Until 2007, when Dunnington fashioned the automatic winding tool, the clock winder turned the crank of the clock 275 times each week to bring the weights back up to the steeple.

Thodal said that this was surely a hefty chore, but one that was worthwhile. That is because weight-driven clocks have long been lauded as the most accurate clocks still around. However, many town clocks were at one point electrified.

“They lost their accuracy,” Thodal said about the electric clocks. “Fortunately, this one was never electrified, so it’s really original.”

SHOREHAM’S CLOCK WINDER

The town of Shoreham maintains another “original” clock at the Shoreham Congregational Church.

Ed James, 83, has traveled up the steeple of the church each Saturday morning, for 10 to 15 years, intermittently. But he is all too familiar with the job. James also wound the clock while he was a high school student in Shoreham

In between his two clock winding stints, he has worn many hats, including being a pilot, a farmer, a craftsman, and a writer.

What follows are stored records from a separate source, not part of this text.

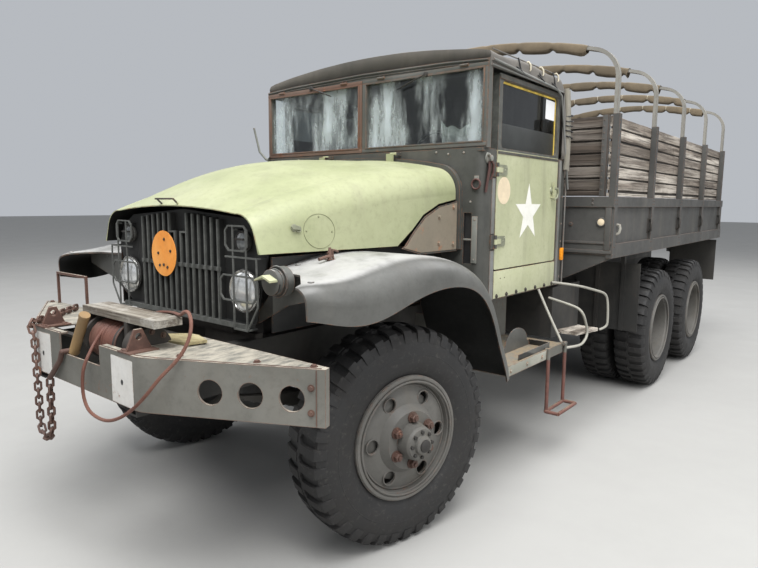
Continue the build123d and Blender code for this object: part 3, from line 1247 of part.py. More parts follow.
with BuildPart() as recovery_chain:
    stops = walk([Vector(x, datum_y + y, z) for x, y, z in chain_course], chain_pitch)
    upright = Vector(0, 0, 1)
    for i, (start, end) in enumerate(zip(stops[:-1], stops[1:])):
        along = (end - start).normalized()
        upright = (upright - along * upright.dot(along)).normalized()
        add(chain_link((start + end) * 0.5, along, along.cross(upright) if i % 2 == 0 else upright))
    # hook over the edge of the winch bay
    hook_radius = 11
    lip_z = winch_notch_z + hook_radius + seat_gap
    hook_front_y = bumper_front_y - hook_radius - 3
    hook_back_y = bumper_front_y + bumper_plate + hook_radius + 2
    eye = stops[-1] + along * (chain_wire / 2) - Vector(0, datum_y, 0)      # in the last link's end wire
    hook_line = [(eye.X, eye.Y, eye.Z), (-150, hook_front_y, 870), (-126, hook_front_y, lip_z),
                 (-124, hook_back_y, lip_z), (-124, hook_back_y, lip_z - 30)]
    for start, end in zip(hook_line[:-1], hook_line[1:]):
        rod(start, end, hook_radius)
        with Locations((end[0], datum_y + end[1], end[2])):
            Sphere(hook_radius)
finish(recovery_chain.part, "recovery_chain")

# Wire rope: off the drum, over the bay's lip, down before the bumper and up behind the boards
rope_diameter = 14
rope_points = [(60, -936.5, 1026.5), (82, -985, 985), (108, -1030, 938), (112, -1056, 890), (104, -1060, 830),
               (106, -1060, 770), (140, -1060, 722), (205, -1058, 706), (280, -1056, 708), (355, -1054, 732),
               (425, -1050, 768), (490, -1046, 812), (545, -1030, 868), (585, -1004, 928), (622, -958, 984),
               (642, -922, 1046), (640, -902, 1110), (606, -888, 1152), (550, -872, 1146), (490, -850, 1122),
               (430, -824, 1112.4), (360, -796, 1107), (290, -784, 1100), (220, -786, 1092), (150, -800, 1070),
               (110, -830, 1035)]


def fillet_radii(points, share=0.45):
    """Largest arcs that two neighbouring runs allow, one for each inner corner."""
    radii = []
    for before, here, after in zip(points[:-2], points[1:-1], points[2:]):
        first = Vector(*here) - Vector(*before)
        second = Vector(*after) - Vector(*here)
        turn = radians(first.get_angle(second))
        radii.append(share * min(first.length, second.length) / (sin(turn / 2) / cos(turn / 2)))
    return radii


rope_route = [(x, datum_y + y, z) for x, y, z in rope_points]
rope_radii = fillet_radii(rope_route)
with BuildPart() as wire_rope:
    with BuildLine() as rope_line:
        FilletPolyline(*rope_route, radius=rope_radii)
    with BuildSketch(Plane(origin=rope_line.line @ 0, z_dir=rope_line.line % 0)):
        Circle(rope_diameter / 2)
    sweep()
finish(wire_rope.part, "wire_rope")
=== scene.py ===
"""Looks of the military cargo truck: materials, soft goods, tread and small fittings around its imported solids."""
from math import asin, copysign, cos, exp, pi, radians, sin

import bmesh
import bpy
from mathutils import Matrix, Vector, noise
from mathutils.bvhtree import BVHTree


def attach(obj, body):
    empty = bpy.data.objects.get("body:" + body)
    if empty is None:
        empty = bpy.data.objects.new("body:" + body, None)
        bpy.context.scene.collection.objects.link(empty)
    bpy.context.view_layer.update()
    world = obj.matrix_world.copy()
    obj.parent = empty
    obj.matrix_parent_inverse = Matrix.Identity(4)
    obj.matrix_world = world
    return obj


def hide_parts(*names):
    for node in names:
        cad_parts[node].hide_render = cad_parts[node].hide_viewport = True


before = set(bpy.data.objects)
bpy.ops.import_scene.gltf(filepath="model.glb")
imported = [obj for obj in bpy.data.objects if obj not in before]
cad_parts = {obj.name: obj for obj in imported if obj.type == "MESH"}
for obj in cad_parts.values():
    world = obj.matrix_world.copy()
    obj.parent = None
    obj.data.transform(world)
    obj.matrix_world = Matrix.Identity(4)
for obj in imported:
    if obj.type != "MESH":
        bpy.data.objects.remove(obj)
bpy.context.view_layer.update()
DATUM = -2376.25          # Y of the steered wheels' centre line in the frame, in millimetres
TRUCK = "truck"
X, Y, Z = Vector((1, 0, 0)), Vector((0, 1, 0)), Vector((0, 0, 1))
AHEAD = -Y


def P(x, y, z):
    """A point in metres from millimetres, y measured behind the steered wheels' centre line."""
    return Vector((x / 1000, (DATUM + y) / 1000, z / 1000))


def mirrored(x, y, z):
    """The same point on the truck's right side."""
    return P(-x, y, z)


SIDES = ((1, P), (-1, mirrored))


def circle(count):
    """Evenly spaced angles all the way round."""
    return [2 * pi * k / count for k in range(count)]


def shade_of(colour, factor):
    return tuple(c * factor for c in colour)


# Materials


class Shade:
    """Builds one node material on object coordinates."""

    def __init__(self, name):
        self.mat = bpy.data.materials.new(name)
        self.mat.use_nodes = True
        self.tree = self.mat.node_tree
        self.bsdf = self.tree.nodes["Principled BSDF"]
        place = self.node("ShaderNodeTexCoord")
        self.coords, self.normal = place.outputs["Object"], place.outputs["Normal"]

    def node(self, kind, **values):
        n = self.tree.nodes.new(kind)
        for key, value in values.items():
            setattr(n, key, value)
        return n

    def feed(self, socket, value):
        """Links a socket to an output, or sets it to a number, vector or colour."""
        if hasattr(value, "is_output"):
            self.tree.links.new(value, socket)
        else:
            socket.default_value = (*value, 1.0) if socket.type == "RGBA" else value

    def feed_all(self, node, **values):
        for key, value in values.items():
            self.feed(node.inputs[key.replace("_", " ")], value)
        return node

    def noise(self, scale, detail=5.0, rough=0.6, offset=0.0):
        scale = scale if hasattr(scale, "__len__") else (scale,) * 3
        place = self.feed_all(self.node("ShaderNodeMapping"), Scale=scale, Vector=self.coords)
        n = self.node("ShaderNodeTexNoise", noise_dimensions="4D")
        self.feed_all(n, W=offset, Scale=1.0, Detail=detail, Roughness=rough, Vector=place.outputs["Vector"])
        return n.outputs["Fac"]

    def ramp(self, value, low, high, a=0.0, b=1.0):
        n = self.node("ShaderNodeMapRange", interpolation_type="SMOOTHSTEP")
        self.feed_all(n, From_Min=low, From_Max=high, To_Min=a, To_Max=b, Value=value)
        return n.outputs["Result"]

    def patches(self, scale, detail, rough, offset, low, high, *ends):
        """Noise cut to soft-edged patches."""
        return self.ramp(self.noise(scale, detail, rough, offset), low, high, *ends)

    def mix(self, fac, a, b):
        n = self.node("ShaderNodeMix", data_type="RGBA")
        for key, value in ((0, fac), (6, a), (7, b)):
            self.feed(n.inputs[key], value)
        return n.outputs[2]

    def math(self, op, a, b=0.0):
        n = self.node("ShaderNodeMath", operation=op)
        self.feed(n.inputs[0], a)
        self.feed(n.inputs[1], b)
        return n.outputs[0]

    def vector(self, op, a, b, output=0):
        n = self.node("ShaderNodeVectorMath", operation=op)
        self.feed(n.inputs[0], a)
        self.feed(n.inputs[1], b)
        return n.outputs[output]

    def part(self, vector, axis):
        n = self.node("ShaderNodeSeparateXYZ")
        self.feed(n.inputs[0], vector)
        return n.outputs[axis]

    def beyond(self, axis, value, rising=True, soft=0.0015):
        """1 where a coordinate lies past a value in metres."""
        ends = (0.0, 1.0) if rising else (1.0, 0.0)
        return self.ramp(self.part(self.coords, axis), value - soft, value + soft, *ends)

    def inward(self, centre, plane):
        """1 on faces that look towards a line through centre, square to the plane."""
        away = self.vector("MULTIPLY", self.vector("SUBTRACT", self.coords, centre), plane)
        return self.ramp(self.vector("DOT_PRODUCT", away, self.normal, "Value"), -0.05, -0.02, 1.0, 0.0)

    def edges(self, radius=0.006, low=0.02, high=0.25):
        """1 along sharp edges, 0 on flat faces."""
        bevel = self.feed_all(self.node("ShaderNodeBevel", samples=4), Radius=radius)
        normal = self.node("ShaderNodeNewGeometry").outputs["Normal"]
        dot = self.vector("DOT_PRODUCT", bevel.outputs[0], normal, "Value")
        return self.ramp(self.math("SUBTRACT", 1.0, dot), low, high)

    def done(self, colour, rough, bump=None, strength=0.3, distance=0.002, metal=0.0):
        for key, value in (("Base Color", colour), ("Roughness", rough), ("Metallic", metal)):
            self.feed(self.bsdf.inputs[key], value)
        if bump is not None:
            n = self.feed_all(self.node("ShaderNodeBump"), Strength=strength, Distance=distance, Height=bump)
            self.feed(self.bsdf.inputs["Normal"], n.outputs["Normal"])
        return self.mat


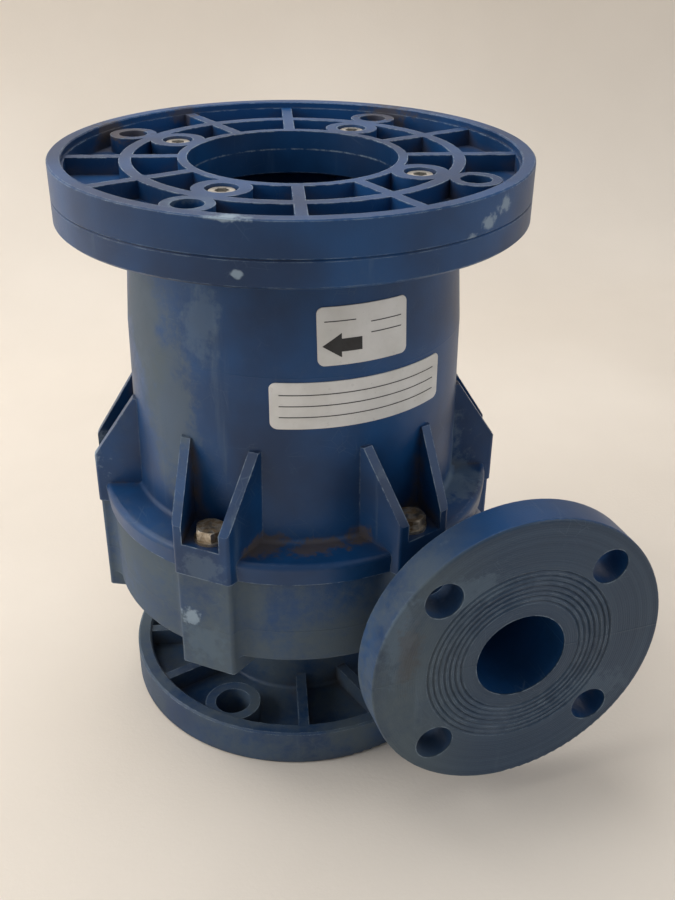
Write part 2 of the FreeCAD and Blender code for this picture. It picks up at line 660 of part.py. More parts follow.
def impeller():
    disc_bottom = BACK_SHROUD_TOP - SHROUD_THICKNESS
    body = revolved([
        (HUB_BORE_R, HUB_BOTTOM), (HUB_R - HUB_TAPER, HUB_BOTTOM, EDGE), (HUB_R, disc_bottom, HUB_ROUND),
        (IMPELLER_R, disc_bottom), (IMPELLER_R, BACK_SHROUD_TOP, EDGE), (NOSE_R, BACK_SHROUD_TOP),
        (NOSE_R, NOSE_BOTTOM), (HUB_BORE_R, NOSE_BOTTOM)])
    blade = vane(EYE_RING_BOTTOM, disc_bottom + JOIN)
    eye, bend, rim = shroud_profile()
    past = IMPELLER_R + OVERCUT
    below = revolved([(eye[0], 0), bend, rim, (past, OUTLET_BOTTOM), (past, 0)])
    blade = blade.cut([below, cylinder(EYE_INNER_R + OVERCUT, 0, EYE_TOP)])
    blades = around(blade, [index * 360 / VANE_COUNT for index in range(VANE_COUNT)])
    seat = cylinder(THRUST_R, HUB_BOTTOM - OVERCUT, HUB_BOTTOM + THRUST_SEAT_DEPTH)
    return fused([body] + blades).cut(seat)


def inner_drive():
    outer = CAN_INNER_R - DRIVE_GAP
    capsule = revolved([
        (BUSHING_R, NOSE_BOTTOM), (NOSE_R, NOSE_BOTTOM), (NOSE_R, BACK_SHROUD_TOP), (outer, BACK_SHROUD_TOP, DRIVE_EDGE),
        (outer, DRIVE_TOP, DRIVE_EDGE), (BUSHING_R, DRIVE_TOP)])
    pocket = ring(MAGNET_OUTER_R, YOKE_INNER_R, MAGNET_BOTTOM, MAGNET_TOP)
    return capsule.cut(pocket)


def drive_yoke():
    return ring(YOKE_OUTER_R, YOKE_INNER_R, MAGNET_BOTTOM, MAGNET_TOP)


def drive_magnets():
    span = 360 / MAGNET_COUNT - MAGNET_GAP_DEG
    section = Part.Face(rounded_wire([
        (V(YOKE_OUTER_R, 0, MAGNET_BOTTOM), 0), (V(MAGNET_OUTER_R, 0, MAGNET_BOTTOM), 0),
        (V(MAGNET_OUTER_R, 0, MAGNET_TOP), 0), (V(YOKE_OUTER_R, 0, MAGNET_TOP), 0)]))
    magnet = section.revolve(V(0, 0, 0), AXIS_Z, span)
    return around(magnet, [index * 360 / MAGNET_COUNT for index in range(MAGNET_COUNT)])


def shaft_bushing():
    return ring(BUSHING_R, SHAFT_R + RUNNING_CLEARANCE, NOSE_BOTTOM + BUSHING_INSET, DRIVE_TOP - BUSHING_INSET)


def pump_shaft():
    top = CAN_END_Z - CAN_END_THICKNESS - SHAFT_END_GAP
    return revolved([(0, SHAFT_BOTTOM), (SHAFT_R, SHAFT_BOTTOM, EDGE), (SHAFT_R, top, EDGE), (0, top)])


def casing_thrust_ring():
    return ring(THRUST_R, SHAFT_R + SPIGOT_GAP, SPIDER_TOP, SPIDER_TOP + THRUST_THICKNESS)


def impeller_thrust_ring():
    bottom = SPIDER_TOP + THRUST_THICKNESS + THRUST_GAP
    return ring(THRUST_R, SHAFT_R + THRUST_BORE_GAP, bottom, HUB_BOTTOM + THRUST_SEAT_DEPTH)


def rear_thrust_ring():
    top = CAN_END_Z - CAN_END_THICKNESS - SOCKET_DEPTH - THRUST_GAP
    return ring(THRUST_R, SHAFT_R + THRUST_BORE_GAP, DRIVE_TOP, top)


def bell_label(label):
    middle, span, bottom, top = label
    foot, kink, crown = bell_outer_profile()
    foot_o, kink_o, crown_o = bell_outer_profile(LABEL_THICKNESS)
    skin = revolved([foot, kink, crown, crown_o, kink_o, foot_o])
    half = BELL_KINK_R * math.sin(math.radians(span / 2))
    corners = [(V(0, -half, bottom), LABEL_CORNER), (V(0, half, bottom), LABEL_CORNER),
               (V(0, half, top), LABEL_CORNER), (V(0, -half, top), LABEL_CORNER)]
    stamp = turned(Part.Face(rounded_wire(corners)).extrude(V(LEDGE_R, 0, 0)), middle)
    return skin.common(stamp)


def main():
    os.makedirs("parts", exist_ok=True)
    export("motor_flange_plate", [motor_flange_plate()])
    export("flange_screws", flange_screws())
    export("flange_inserts", flange_inserts())
    export("motor_adapter", [motor_adapter()])
    export("housing_bolts", housing_bolts())
    export("housing_washers", housing_washers())
    export("housing_inserts", housing_inserts())
    export("volute_casing", [volute_casing()])
    export("barrier", [barrier()])
    export("barrier_oring", [barrier_oring()])
    export("pump_shaft", [pump_shaft()])
    export("casing_thrust_ring", [casing_thrust_ring()])
    export("impeller_thrust_ring", [impeller_thrust_ring()])
    export("rear_thrust_ring", [rear_thrust_ring()])
    export("impeller", [impeller()])
    export("impeller_shroud", [impeller_shroud()])
    export("inner_drive", [inner_drive()])
    export("drive_yoke", [drive_yoke()])
    export("drive_magnets", drive_magnets())
    export("shaft_bushing", [shaft_bushing()])
    export("arrow_label", [bell_label(ARROW_LABEL)])
    export("rating_label", [bell_label(RATING_LABEL)])


main()
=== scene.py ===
import bpy
import bmesh
import math
from mathutils import Matrix, Vector


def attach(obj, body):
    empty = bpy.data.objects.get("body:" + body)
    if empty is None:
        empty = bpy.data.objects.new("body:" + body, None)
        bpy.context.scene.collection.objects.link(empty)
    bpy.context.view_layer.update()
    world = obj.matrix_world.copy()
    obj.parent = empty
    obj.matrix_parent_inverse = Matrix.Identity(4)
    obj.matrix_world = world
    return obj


# Magnetically driven pump in blue moulded plastic, standing on its suction flange.
# Metres, +Z up the shaft; every finish is built on the part's own coordinates.

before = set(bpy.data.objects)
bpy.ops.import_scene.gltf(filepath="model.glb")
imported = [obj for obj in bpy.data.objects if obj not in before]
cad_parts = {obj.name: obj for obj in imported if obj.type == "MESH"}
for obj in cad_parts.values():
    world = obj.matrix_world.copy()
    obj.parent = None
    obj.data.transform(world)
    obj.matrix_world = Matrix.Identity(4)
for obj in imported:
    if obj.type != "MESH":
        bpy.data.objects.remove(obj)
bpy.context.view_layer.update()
print("loaded", len(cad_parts), "pieces")


# small helpers for shader trees; a value is a number, a colour or another node's output

def addNode(tree, kind, sockets=None, **settings):
    made = tree.nodes.new(kind)
    for key, value in settings.items():
        setattr(made, key, value)
    for key, value in (sockets or {}).items():
        if isinstance(value, bpy.types.NodeSocket):
            tree.links.new(value, made.inputs[key])
        else:
            made.inputs[key].default_value = value
    return made


def calculate(tree, operation, *values, clamp=False):
    sockets = dict(enumerate(values))
    return addNode(tree, "ShaderNodeMath", sockets, operation=operation, use_clamp=clamp).outputs[0]


def plus(tree, first, second):
    return calculate(tree, "ADD", first, second)


def minus(tree, first, second):
    return calculate(tree, "SUBTRACT", first, second)


def times(tree, first, second, clamp=False):
    return calculate(tree, "MULTIPLY", first, second, clamp=clamp)


def vectorMath(tree, operation, *values):
    return addNode(tree, "ShaderNodeVectorMath", dict(enumerate(values)), operation=operation).outputs


def axisShare(tree, place, axis):
    return addNode(tree, "ShaderNodeSeparateXYZ", {0: place}).outputs[axis]


def smoothRange(tree, value, low, high, toLow=0.0, toHigh=1.0):
    sockets = {"Value": value, "From Min": low, "From Max": high, "To Min": toLow, "To Max": toHigh}
    made = addNode(tree, "ShaderNodeMapRange", sockets, interpolation_type="SMOOTHSTEP")
    return made.outputs["Result"]


def noiseFactor(tree, place, scale, detail=5.0, roughness=0.55, distortion=0.0):
    sockets = {"Vector": place, "Scale": scale, "Detail": detail,
               "Roughness": roughness, "Distortion": distortion}
    return addNode(tree, "ShaderNodeTexNoise", sockets).outputs["Fac"]


def stretchedPlace(tree, place, scale, turn=(0.0, 0.0, 0.0)):
    sockets = {"Vector": place, "Rotation": turn, "Scale": scale}
    return addNode(tree, "ShaderNodeMapping", sockets).outputs[0]


def shelteredShare(tree, reach, samples):
    return addNode(tree, "ShaderNodeAmbientOcclusion", {"Distance": reach}, samples=samples).outputs["AO"]


def surfaceNormal(tree):
    return addNode(tree, "ShaderNodeNewGeometry").outputs["Normal"]


def mixColour(tree, factor, first, second):
    return addNode(tree, "ShaderNodeMix", {0: factor, 6: first, 7: second}, data_type="RGBA").outputs[2]


def newGroup(name, inputs, outputs):
    tree = bpy.data.node_groups.new(name, "ShaderNodeTree")
    for label, kind, value in inputs:
        socket = tree.interface.new_socket(name=label, in_out="INPUT", socket_type="NodeSocket" + kind)
        socket.default_value = value
    for label, kind in outputs:
        tree.interface.new_socket(name=label, in_out="OUTPUT", socket_type="NodeSocket" + kind)
    return tree, tree.nodes.new("NodeGroupInput").outputs, tree.nodes.new("NodeGroupOutput").inputs


def useGroup(tree, group, **values):
    return addNode(tree, "ShaderNodeGroup", values, node_tree=group).outputs


def partPlace(tree):
    return addNode(tree, "ShaderNodeTexCoord").outputs["Object"]


# effects shared by the materials; each has its fixed values in the dictionary above it

dustShares = {"broad": 0.75, "fine": 0.25, "fineScale": 14.0, "bare": 0.85, "spread": 0.6}


def buildDustFilm():
    tree, given, result = newGroup(
        "dustFilm",
        [("Scale", "Float", 22.0), ("Coverage", "Float", 0.5),
         ("Softness", "Float", 0.3), ("Settling", "Float", 0.2)],
        [("Mask", "Float")])
    place = partPlace(tree)
    broad = noiseFactor(tree, place, given["Scale"], 7.0, 0.62, 0.4)
    fine = noiseFactor(tree, place, times(tree, given["Scale"], dustShares["fineScale"]), 3.0, 0.7)
    up = calculate(tree, "MAXIMUM", axisShare(tree, surfaceNormal(tree), "Z"), 0.0)
    level = plus(tree, times(tree, broad, dustShares["broad"]), times(tree, fine, dustShares["fine"]))
    level = plus(tree, level, times(tree, up, given["Settling"]))
    start = minus(tree, dustShares["bare"], times(tree, given["Coverage"], dustShares["spread"]))
    end = plus(tree, start, given["Softness"])
    tree.links.new(smoothRange(tree, level, start, end), result["Mask"])
    return tree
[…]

“I do so many different things,” James said. “This is just one of them. It’s just one other thing I do and keep track of.”

Oil the pulleys and cables once in a while; raise and lower the pendulum to adjust the time—these are a few of the things that James has learned about the clock over the years as he’s mastered his understanding of its machinery.

Some aspects of his job have changed, however. Whereas now James uses an automatic winding tool that hinges onto the clock machinery like the one Dunnington designed, he had to wind the clock by hand when he was in high school.

Shoreham’s clock, donated to the town by the family of George H. Catlin in 1906, is a Seth Thomas Clock made in Thomaston, Conn. According to James, the town looked into purchasing an E. Howard Clock like the one in Middlebury, but Howard did not furnish large enough clock faces for the size of Shoreham’s steeple.

A CONTINUING IMPORTANCE

As the clock winders, Thodal and James agree that their job is important to the historical legacy of the two towns, although its purpose may seem somewhat outdated.

“The need (for the town clock) was years ago when we didn’t have cell phones and people lived quite far away from town. The bell kind of kept the town together, and it brought people to church, which was a social thing,” James said.

Thodal also acknowledged that the town clock was likely more monumental for the community when it was first purchased compared to today.

“Historically, it was how people would set their watches. This was considered the final word on time in the town.”

Now, we are quick to check our cell phones, readily available in our hands or pockets, for the time.

Thodal even uses his iPhone to set Middlebury’s clock so that is matches up with the one determined by the U.S. Naval Observatory.

“I’m lucky if I can get it within 5 seconds,” he said.

But, don’t blame Thodal if the clock hands have appeared like they have been stuck on 6:30 as of late; the clock has to be paused while its faces are being painted behind the black sheath.

However, despite living in a digital age, and knowing that fewer people rely on the town clock as part of their daily routine, Thodal and James are still both proud to be the clock winders. 

“It’s part of my life now, and if I’m not going to be here on Saturday, I wind it on Friday,” James said.

“I’ll do it as long as I can,” Thodal added. “In a way, its kind of an honor to be the clock winder.”

   Alternate clock winder Tony Rifelj sizes up the 127-year-old mechanical works that drives the hands on the clock on the tower of the Congregational Church of Middlebury last month after he and Dick Thodal completed the weekly chore of winding the clock by hand.

Independent photo/Rachel Cohen

Thodal told a story of how his daughter visited a church in the Netherlands and said that it listed all of its clock winders back to the 1400s.

“It’s kind of neat,” he said.

Fred Dunnington produced a short list of Middlebury’s recent lock winders. Warren Needham wound the clock from 1954 to 1965, and Leonard “Sonny” Cyr wound it from 1965-2002 before Dunnington took over in 2003.

Beyond the clock winders, many locals have climbed the tower to scribble their names and initials on the walls of the clock room and the belfry, likely as they enjoyed views of the town from above.

While you may rely on a phone for the time, when you glance up at the clock or hear the bells chime on the hour, think of Thodal and James bringing the weights up the steeple, ensuring that the clock hands fall to their correct places and that the day carries on smoothly.